Kabut asap tebal tahun 1997 adalah puncak dari kegiatan besar-besaran pembukaan hutan lahan bergambut oleh perkebunan sawit, dimana sekitar awal tahun 1996 dimulainya pemberian ijin perkebunan dan puncaknya salah satunya di tahun 1997, data hot spot (walaupun sebagian masih haram menggunakan data ini sebagai acuan, karena dianggap lemah), tetapi sebarannya adalah berlokasi dikawasan-kawasan peruntukkan untuk perkebunan, HTI dan HPH (data CARE 2002-klu nda salah), di kawasan hulu yang juga banyak terdapat komunitas peladang, tidak terdapat sebaran "titik api". kemudian data pada tahun 2002 juga menunjukkan dokumentasi kejadian yang sama.

Pertanyaannku adalah kenapa kemudian larangan mengolah lahan tanpa bakar ini diberlakukan sama?

Kalau pendekatannya kepada jumlah pelaku, memang jumlah peladang lebih banyak jika dibandingkan dengan pelaku dari "perkebunan" HPH dan HTI, tetapi jika pendekatannya dari skala luasan lahan, tentu kondisinya akan berbalik, aku juga bertanya-tanya pendekatan yang dilakukan oleh Gubernur itu yang mana ya?

Terkait dengan Identitas Budaya, konsekuensi bagi kita adalah ada satu konsekuensi yang harus dipertanggungjawabkan ketika budaya membakar ladang itu dianggap tidak kekinian lagi dan di hapuskan.

Tetapi menurutku dibalik semua ini adalah menujukkan lemahnya Program Prioritas pembangunan di Kalteng, ketika melulu berorientasi pada insfrastruktur, sehingga kebijakan yang terkait dengan hajat orang banyak ini menjadi acak-acakan, mestinya perangkat untuk mendukung pemberlakuan larangan ini telah dipersiapkan oleh dinas dan instansi terkait 2 - 3 tahun sebelumnya, dan dikonsensuskan bersama, dengan perencanaan yang terdesiminasi secara baik terutama ditingkat komunitas peladang.

Tidak seperti solusi yang dilakukan sekarang, seperti "orang yang kebakaran jenggot saja", maksudnya mungkin baik tapi baik belum tentu benar bukan? toh aku dapat bocoran katanya ini akhirnya jadi program sampai dengan 2011, nah lo jadi proyek khan... ujung2nya politis juga khan... kalau ini dimainkan jadi bahan obyekkan ngapain diturutin...
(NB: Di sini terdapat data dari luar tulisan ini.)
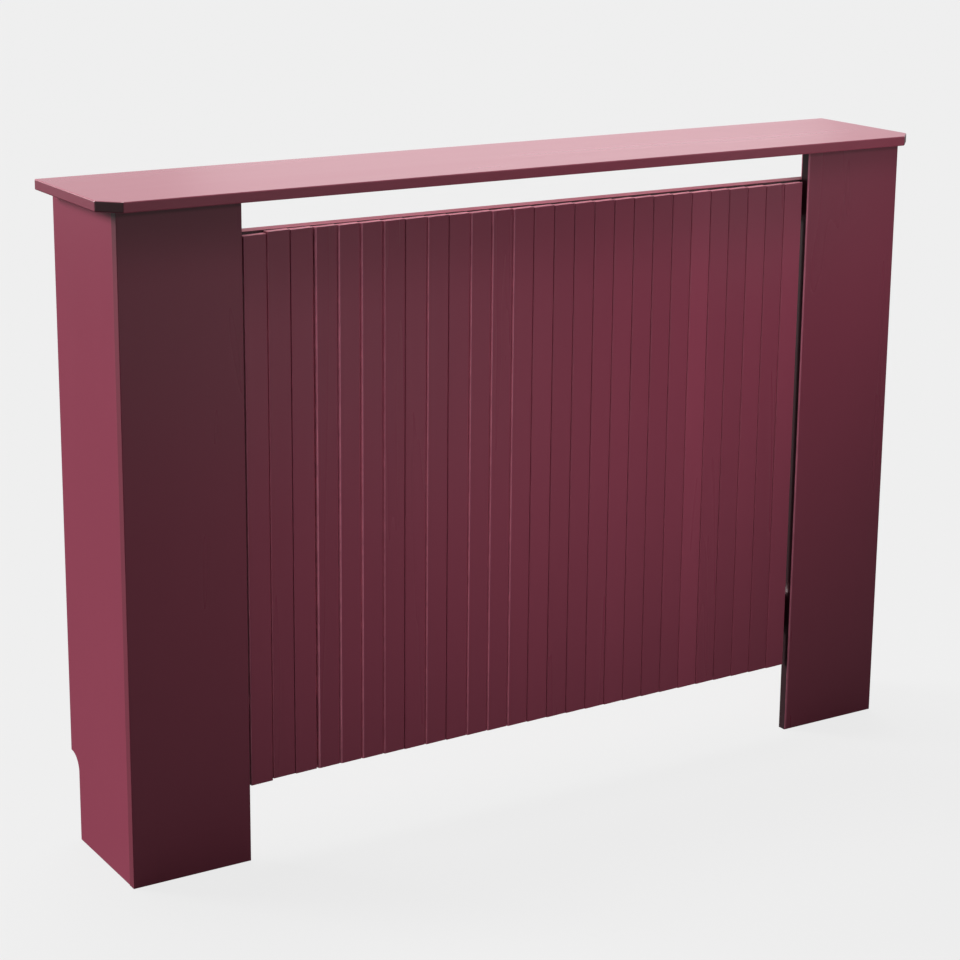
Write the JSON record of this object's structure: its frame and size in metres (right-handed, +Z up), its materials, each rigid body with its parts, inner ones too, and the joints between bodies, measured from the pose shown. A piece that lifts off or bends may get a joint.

Kita tidak tahu apa dibalik pelarangan ini jika bacaan terbaru misalnya kerjasama pemprov dengan Korea soal 200.000 ha lahan yang harus dipersiapkan oleh pemerintah, bisa jadi udang dibalik batu dari semua ini adalah persoalan Tanah. Status tanah komunitas peladang dibenturkan dengan status kepemilikan lahan, memperlemah posisi akses komunitas dalam pengelolaan lahan dan melegetimasi penguasaan lahan oleh negara diperuntukkan untuk kaum kapitalis.

dan terakhir terkait soal Hak hidup dan hak Masyarakat adat dayak dalam mengelola sumber daya dan ekonominya dengan pelarangan ini artinya Hak itu telah dilanggar oleh Negara.